Una delle sfide più grandi nel rapporto tra GenAI ed ESG è sviluppare algoritmi sempre più complessi e precisi in grado di rispondere contemporaneamente a domande etiche legate all’autonomia decisionale delle macchine e alla protezione dei dati.
L’IA generativa deve essere affrontata con la consapevolezza che, oltre alle numerose opportunità che offre, porta con sé anche nuovi rischi che sono specificatamente legati all’IA generativa e che devono essere considerati, ma non solo in una prospettiva ESG. Si pensi a:
- Pregiudizi e discriminazioni: uno dei rischi più importanti è che l’intelligenza artificiale generativa possa mantenere o addirittura rafforzare i pregiudizi nei dati su cui viene addestrata. Ciò può portare a risultati discriminatori che incidono negativamente sui gruppi sociali e creano disuguaglianze sociali;
- Violazione della privacy: l’intelligenza artificiale generativa richiede l’accesso a grandi quantità di dati, ed è sempre più difficile definire i vincoli e le modalità di selezione dei dati necessari per la formazione. Ciò crea problemi di privacy perché le informazioni sensibili possono essere utilizzate senza il consenso degli individui, portando potenzialmente a violazioni di dati e furti di identità;
- Disinformazione e manipolazione: la capacità dell’intelligenza artificiale generativa di creare contenuti realistici, come deepfake, apre le porte a nuove forme di disinformazione e manipolazione. Ciò può avere gravi conseguenze per la società e soprattutto per le imprese, perché può creare un clima di sfiducia.
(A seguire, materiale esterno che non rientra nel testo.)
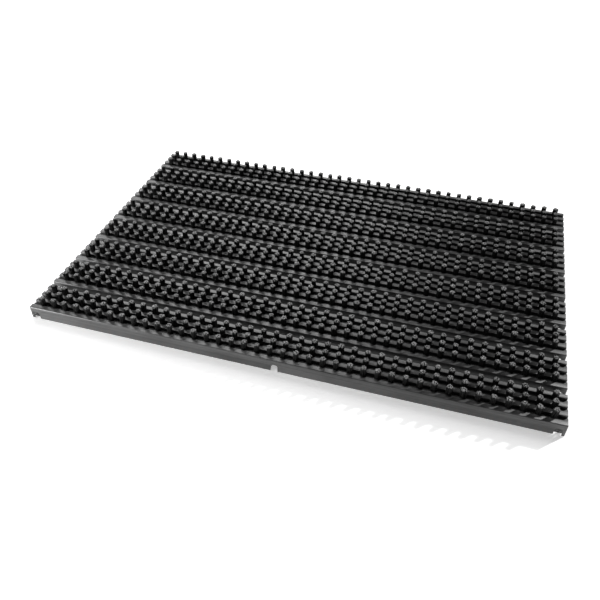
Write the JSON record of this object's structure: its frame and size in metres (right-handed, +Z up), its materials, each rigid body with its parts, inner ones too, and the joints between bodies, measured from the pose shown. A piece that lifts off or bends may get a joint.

- Questioni etiche e morali: l’uso dell’intelligenza artificiale generativa solleva importanti questioni etiche, come chi è responsabile dei contenuti creati e come viene protetto il copyright. Inoltre, la creazione di un’intelligenza artificiale che imita il comportamento umano solleva interrogativi sul rapporto tra tecnologia e persone.
Conclusioni
Lo sviluppo dell’IA per la sostenibilità e gli ESG dipende anche dal contesto in cui si collocano queste esigenze.
Il mercato dell’IA sta crescendo in modo significativo e l’opportunità di utilizzare il potenziale dell’intelligenza artificiale per raggiungere obiettivi di sostenibilità sarà sicuramente supportata da un numero sempre maggiore di aziende che utilizzano queste soluzioni e aumentano il livello di conoscenze e competenze relative all’intelligenza artificiale e agli ESG.
Alla luce di quanto evidenziato, se è vero che l’intelligenza artificiale può essere utilizzata per analizzare tutte le fonti che forniscono segnali relativi ai fattori di rischio, per automatizzare la funzione di valutazione della gestione del rischio, per concentrarsi specificamente sui rischi ESG e per migliorare l’accuratezza e la velocità di tutte queste analisi che non possono essere eseguite con metodi tradizionali, occorre sempre la supervisione umana, fondamentale affinché i sistemi di IA ad alto rischio garantiscano un uso responsabile, sicuro ed etico.